Terms & Conditions
Speltech
www.speltech.com
Speltech Ltd Unit 1 The Alpha Centre Osprey Road Sowton Industrial Estate Exeter EX2 7LH England
T 0044 (0)1392 360245 F 0044 (0)1392 360248 Email sales@speltech.co.uk
Terms and Conditions for The Sale of Goods
1. Definitions
Buyer: The person who buys or agrees to buy the goods from the Seller
Conditions: The terms and conditions of sale as set out in this document and any special terms and conditions agreed in writing by the Seller
Goods: The articles which the Buyer agrees to buy from the Seller
Price: The price for the Goods, excluding VAT and any carriage, packaging and insurance costs.
Seller: Speltech Limited, Company Registration number 4330377
2. Conditions
2.1 These Conditions shall form the basis of the contract between the Seller and the Buyer in relation to the sale of Goods, to the exclusion of all other terms and conditions including the Buyer’s standard conditions of purchase or any other conditions which the Buyer may purport to apply under any purchase order or confirmation of order or any other document.
2.2 All orders for Goods shall be deemed to be an offer by the Buyer to purchase Goods from the Seller pursuant to these Conditions.
2.3 Acceptance of delivery of the Goods shall be deemed to be conclusive evidence of the Buyer’s acceptance of these Conditions.
2.4 These Conditions may not be varied except by the written agreement of the Seller.
2.5 These Conditions represent the whole of the agreement between the Seller and the Buyer. They supersede any other conditions previously issued.
3. Price
The Price shall be the price quoted by the Seller and is exclusive of VAT which shall be due at the rate in force on the date of the Seller’s invoice.
4. Payment
4.1 Where a credit account has been approved, payment for the goods, services, packing, carriage and VAT shown on the invoice, shall be due by the end of month following the month of invoice.
4.2 The Buyer shall pay all accounts in full and not exercise any rights of set-off or counter-claim against invoices submitted by the Seller
5. Goods
The quantity and description of the Goods shall be as set out on the Seller’s Delivery Note
6. Warranties
The Seller warrants that the Goods will at the time of delivery correspond to the description given by the Seller on the Delivery Note.
7. Delivery of the Goods
7.1 Delivery of the Goods shall be made to the Buyer’s address. The Buyer shall make all arrangements necessary to take delivery of the Goods on the day notified by the Seller for delivery.

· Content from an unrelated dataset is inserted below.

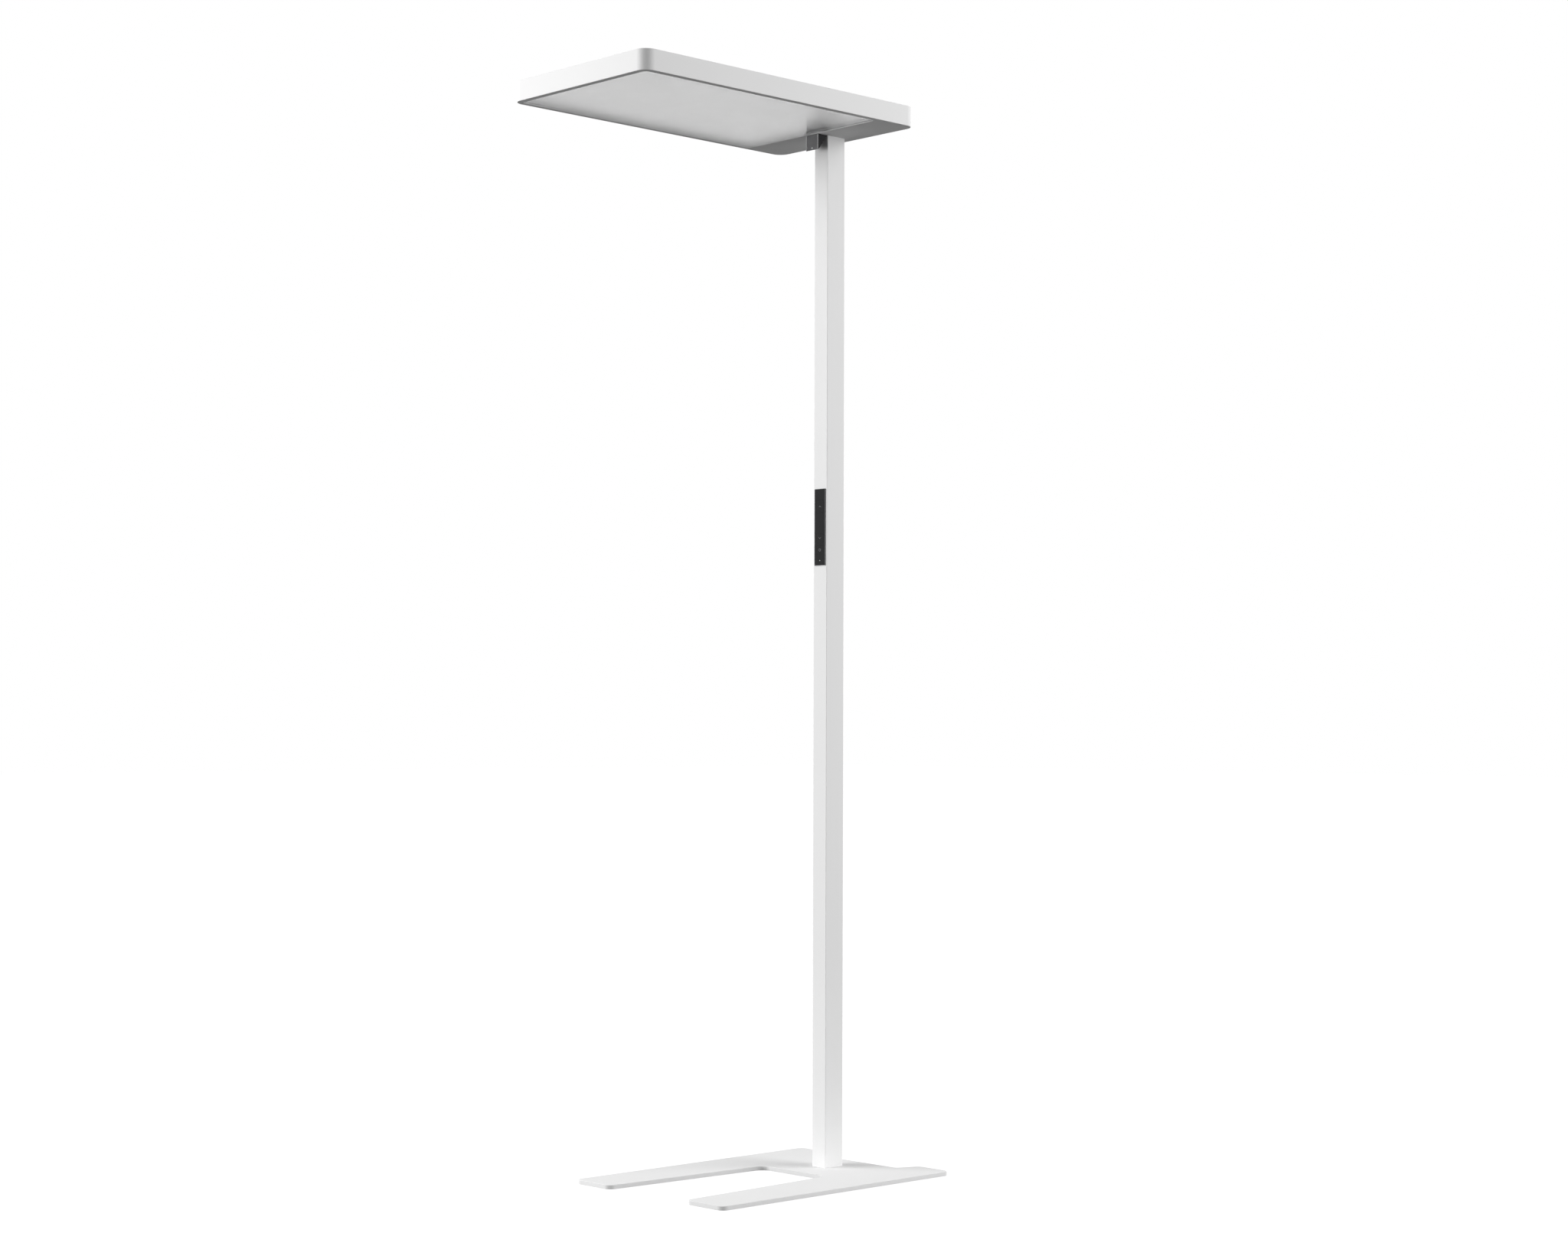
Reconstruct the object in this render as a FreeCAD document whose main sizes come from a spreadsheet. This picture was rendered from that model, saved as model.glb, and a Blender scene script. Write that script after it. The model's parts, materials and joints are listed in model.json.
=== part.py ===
import FreeCAD, Part
import Sketcher
import math
import os
import re

os.makedirs("parts", exist_ok=True)
DOC = FreeCAD.newDocument("office_floor_lamp")
SHEET = DOC.addObject("Spreadsheet::Sheet", "Sizes")

# Driving sizes in millimetres. Places along X are measured from the mast axis, and the
# head reaches toward -X. Heights are measured from the floor.
SIZES = (
    ("total_height", 1950.0, "floor to the top of the head"),
    ("head_reach", 609.3, "mast axis to the front of the head"),
    ("head_back", 43.95, "mast axis to the back of the head"),
    ("head_width", 358.0, "head, side to side"),
    ("head_height", 36.8, "head, underside to top"),
    ("head_corner_radius", 21.0, "upright corners of the head"),
    ("head_wall", 3.0, "side wall of the head frame"),
    ("head_floor", 2.5, "underside of the head frame"),
    ("head_edge", 0.5, "chamfer along the head's outer edges"),
    ("rim_width", 12.0, "visible rim round the light window"),
    ("window_back", 50.0, "mast axis to the back edge of the light window"),
    ("window_corner_radius", 9.0, "corners of the light window"),
    ("window_gap", 0.3, "gap round a diffuser in its window"),
    ("flange_margin", 4.0, "how far a diffuser's flange laps its window"),
    ("flange_corner_radius", 20.0, "corners of the diffuser flange and the light tray"),
    ("flange_thickness", 1.5, "diffuser flange"),
    ("tray_height", 15.0, "light tray, over all"),
    ("tray_sheet", 1.5, "sheet of the light tray"),
    ("cover_thickness", 3.0, "top cover"),
    ("cover_gap", 0.3, "gap round the top cover"),
    ("uplight_end", 58.65, "top cover's window to the ends of the light window"),
    ("uplight_side", 47.0, "top cover's window to the sides of the light window"),
    ("boss_radius", 3.6, "corner bosses under the cover"),
    ("boss_inset", 11.0, "corner boss centre to the head's outer faces"),
    ("standoff_radius", 4.0, "standoffs between the tray and the cover"),
    ("standoff_inset", 30.0, "standoff centre to the tray's edges"),
    ("board_thickness", 1.2, "circuit boards"),
    ("light_panel_thickness", 2.0, "opal panel under the light chips"),
    ("light_panel_gap", 0.3, "gap between the opal panel and the tray"),
    ("strip_width", 14.0, "light strips"),
    ("strip_margin", 25.0, "end of a light strip to the tray's wall"),
    ("downlight_side", 47.0, "middle of the outer downlight strips to the tray's sides"),
    ("uplight_strip_side", 101.0, "middle of the outer uplight strips to the tray's sides"),
    ("chip_side", 3.5, "light chip, square"),
    ("chip_height", 0.8, "light chip, thickness"),
    ("mast_depth", 44.3, "mast section along X"),
    ("mast_width", 34.2, "mast section along Y"),
    ("mast_wall", 2.0, "mast wall"),
    ("mast_corner_radius", 0.8, "outer corners of the mast section"),
    ("block_gap", 0.05, "gap between an end block and the mast wall"),
    ("foot_block_height", 28.0, "block inside the foot of the mast"),
    ("top_block_height", 30.0, "block inside the top of the mast"),
    ("foot_bolt_x", 13.0, "foot bolts from the mast axis along X"),
    ("foot_bolt_y", 9.0, "foot bolts from the mast axis along Y"),
    ("foot_bolt_radius", 3.0, "foot bolt shank"),
    ("foot_bolt_head_radius", 5.2, "foot bolt head"),
    ("foot_bolt_head", 3.2, "foot bolt head height"),
    ("foot_bolt_recess", 3.4, "counterbore under the base plate"),
    ("foot_bolt_grip", 18.0, "foot bolt length inside the block"),
    ("top_bolt_x", 15.0, "top bolts from the mast axis along X"),
    ("top_bolt_y", 11.0, "top bolts from the mast axis along Y"),
    ("top_bolt_radius", 2.0, "top bolt shank"),
    ("top_bolt_head_radius", 3.5, "top bolt head"),
    ("top_bolt_head", 4.0, "top bolt head height"),
    ("top_bolt_grip", 16.0, "top bolt length inside the block"),
    ("screw_gap", 0.15, "radial gap round a screw or bolt"),
    ("thread_room", 2.0, "threaded hole past the end of its screw or bolt"),
    ("pilot_room", 1.0, "sensor screw hole past the end of its screw"),
    ("bracket_length", 46.0, "head bracket along X"),
    ("bracket_width", 90.0, "head bracket along Y"),
    ("bracket_thickness", 4.0, "head bracket"),
    ("wire_way_front", 13.0, "wire opening, mast axis to its front edge"),
    ("wire_way_back", 9.0, "wire opening, mast axis to its back edge"),
    ("wire_way_width", 15.6, "wire opening along Y"),
    ("glide_thickness", 0.4, "glides under the base"),
    ("glide_radius", 14.0, "glides under the base, round"),
    ("glide_inset", 26.0, "glide centre to the base's outer edges"),
    ("base_thickness", 7.6, "base plate"),
    ("base_width", 388.6, "base plate, side to side"),
    ("base_edge", 0.6, "chamfer round the base plate's top"),
    ("prong_reach", 438.0, "mast axis to the prong tips"),
    ("crossbar_front", 84.5, "mast axis to the crossbar's front edge"),
    ("crossbar_back", 78.1, "mast axis to the crossbar's back edge"),
    ("stub_reach", 122.0, "mast axis to the back of the base"),
    ("slot_mouth", 202.0, "slot between the prongs, at the tips"),
    ("slot_root", 164.0, "slot between the prongs, at the crossbar"),
    ("notch_root", 200.0, "notch between the stubs, at the crossbar"),
    ("notch_mouth", 236.0, "notch between the stubs, at the back"),
    ("tip_radius", 14.0, "corners of the prongs and stubs"),
    ("slot_root_radius", 18.0, "corners of the slot at the crossbar"),
    ("notch_root_radius", 10.0, "corners of the notch at the crossbar"),
    ("sensor_width", 32.0, "sensor housing along Y"),
    ("sensor_depth", 24.0, "sensor housing along X"),
    ("sensor_height", 28.5, "sensor housing, underside of the head to its tip"),
    ("sensor_cover_thickness", 1.5, "sensor window"),
    ("sensor_cavity_depth", 8.0, "sensor cavity along X"),
    ("sensor_cavity_height", 8.0, "sensor cavity along Z"),
    ("sensor_cavity_wall", 1.8, "sensor cavity to the head's underside and the sides"),
    ("sensor_can_radius", 2.8, "presence sensor can"),
    ("sensor_can_length", 4.0, "presence sensor can"),
    ("sensor_board_gap", 0.2, "gap round the sensor board"),
    ("light_cell_side", 2.4, "light sensor, square"),
    ("light_cell_place", 9.0, "light sensor from the middle of the housing"),
    ("sensor_screw_x", 30.0, "sensor screws from the mast axis along X"),
    ("sensor_screw_y", 10.5, "sensor screws from the middle along Y"),
    ("small_screw_radius", 1.25, "small screw shank"),
    ("small_screw_head_radius", 2.2, "small screw head"),
    ("small_screw_head", 1.6, "small screw head height"),
    ("small_screw_grip", 5.0, "small screw length past what it holds"),
    ("panel_bottom", 1113.4, "floor to the bottom of the control panel"),
    ("panel_height", 142.5, "control panel, bottom to top"),
    ("panel_width", 28.5, "control panel along Y"),
    ("panel_proud", 1.2, "control panel's face above the mast's face"),
    ("panel_corner_radius", 1.5, "corners of the control panel"),
    ("panel_lap", 2.3, "how far the panel laps its opening in the mast"),
    ("tub_gap", 0.2, "gap between the control tub and its opening"),
    ("tub_wall", 1.2, "walls of the control tub"),
    ("tub_depth", 8.0, "control tub, mast face to its back"),
    ("control_board_gap", 0.5, "gap round the control board"),
    ("key_width", 18.0, "keys along Y"),
    ("key_gap", 0.15, "gap round a key"),
    ("key_lip", 0.9, "how far a key's flange laps its opening"),
    ("key_flange", 1.0, "key flange thickness"),
    ("key_play", 0.1, "gap between a key's flange and the panel"),
    ("key_travel", 0.8, "how far a key goes in"),
    ("brighter_place", 110.0, "middle of the brighter key above the panel's bottom"),
    ("brighter_height", 24.0, "brighter key"),
    ("dimmer_place", 50.4, "middle of the dimmer key above the panel's bottom"),
    ("dimmer_height", 16.0, "dimmer key"),
    ("power_place", 29.1, "middle of the power key above the panel's bottom"),
    ("power_height", 16.0, "power key"),
    ("indicator_place", 9.2, "indicator above the panel's bottom"),
    ("indicator_radius", 0.8, "indicator light pipe"),
    ("switch_side", 6.2, "switch can, square"),
    ("switch_height", 3.5, "switch can, board to front"),
    ("switch_gap", 0.25, "gap between a pressed key's flange and its switch"),
    ("plunger_radius", 1.5, "switch plunger"),
    ("plunger_gap", 0.06, "running gap round a plunger"),
    ("plunger_reach", 1.0, "plunger length inside its switch at rest"),
    ("plunger_end_gap", 0.4, "gap under a pressed plunger"),
    ("inlet_height", 76.0, "floor to the middle of the mains inlet"),
    ("inlet_body_width", 22.0, "inlet body along Y"),
    ("inlet_body_height", 30.0, "inlet body along Z"),
    ("inlet_body_depth", 16.0, "inlet body inside the mast's face"),
    ("inlet_flange_width", 27.0, "inlet flange along Y"),
    ("inlet_flange_height", 50.0, "inlet flange along Z"),
    ("inlet_flange_thickness", 2.0, "inlet flange"),
    ("inlet_wall", 2.0, "wall round the inlet socket"),
    ("inlet_gap", 0.2, "gap between the inlet body and its opening"),
    ("inlet_screw_pitch", 40.0, "spacing of the inlet screws"),
    ("pin_width", 4.0, "inlet pin along Z"),
    ("pin_thickness", 2.0, "inlet pin along Y"),
    ("pin_length", 12.0, "inlet pin"),
    ("pin_pitch", 7.0, "spacing of the inlet pins along Z"),
    ("pin_offset", 2.5, "inlet pins to the middle of the socket along Y"),
    ("driver_front", 42.0, "mast axis to the front of the light driver"),
    ("driver_back", 28.0, "mast axis to the back of the light driver"),
    ("driver_side_gap", 12.0, "light driver to the head's side wall"),
    ("driver_width", 96.0, "light driver along Y"),
    ("driver_height", 23.0, "light driver"),
    ("pad_thickness", 1.0, "thermal pad under the driver"),
    ("dimmer_module_height", 20.0, "dimmer module"),
    ("connector_width", 14.0, "light connectors along Y"),
    ("connector_height", 6.0, "light connectors"),
    ("mains_lead_radius", 2.5, "mains lead inside the mast"),
    ("mains_lead_bend", 15.0, "bends of the mains lead"),
    ("control_lead_radius", 2.0, "control lead inside the mast"),
    ("control_lead_bend", 12.0, "bends of the control lead"),
    ("control_lead_y", 5.2, "control lead from the mast axis along Y"),
    ("control_lead_place", 122.0, "control lead's start above the panel's bottom"),
    ("lead_start", 1.0, "straight start of a lead"),
)
for row, (alias, size, note) in enumerate(SIZES, 1):
    SHEET.set(f"A{row}", note)
    SHEET.set(f"B{row}", str(size))
    SHEET.setAlias(f"B{row}", alias)
DOC.recompute()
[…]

7.2 The Seller undertakes to use its reasonable endeavours to despatch the Goods on an agreed delivery date, but does not guarantee to do so. Time of delivery shall not be of the essence of the contract.
7.3 The Seller shall not be liable to the Buyer for any loss or damage whether arising directly or indirectly from the late delivery or short delivery of the Goods. If short delivery does take place, the Buyer undertakes not to reject the Goods but to accept the Goods delivered as part performance of the contract.
7.4 If the Buyer fails to take delivery of the Goods on the agreed delivery date or, if no specific delivery date has been agreed when the Goods are ready for despatch, the Seller shall be entitled to store and insure the Goods and to charge the Buyer the reasonable cost of so doing.
8. Acceptance of the Goods
8.1 The Buyer shall be deemed to have accepted the Goods 3 working days after delivery to the Buyer.
8.2 The Buyer shall carry out a thorough inspection of the Goods within 3 working days of delivery and shall give written notification to the Seller within 5 working days of delivery of the Goods of any defects which a reasonable examination would have revealed.
8.3 Where the Buyer has accepted, or has been deemed to have accepted the Goods the Buyer shall not be entitled to reject Goods which are not in accordance with the contract.
9. Title and Risk
9.1 Risk shall pass on delivery of the Goods to the Buyer’s address.
9.2 Notwithstanding the earlier passing of risk, title in the Goods shall remain with the Seller and shall not pass to the Buyer until the amount due under the invoice for them has been paid in full.
9.3 Until title passes, the Buyer shall hold the Goods as bailee for the Seller and shall store or mark them so that they can at all times be identified as the property of the Seller.
9.4 The Seller may at any time before title passes and without any liability to the Buyer:
a) repossess and dismantle and use or sell all or any of the Goods and by doing so terminate the Buyer’s right to use, sell or otherwise deal in them, and
b) for that purpose (or determining what, if any, Goods are held by the Buyer and inspecting them) enter any premises of or occupied by the Buyer.
9.5 The Seller may maintain an action for the price of any Goods notwithstanding that title in them has not passed to the Buyer.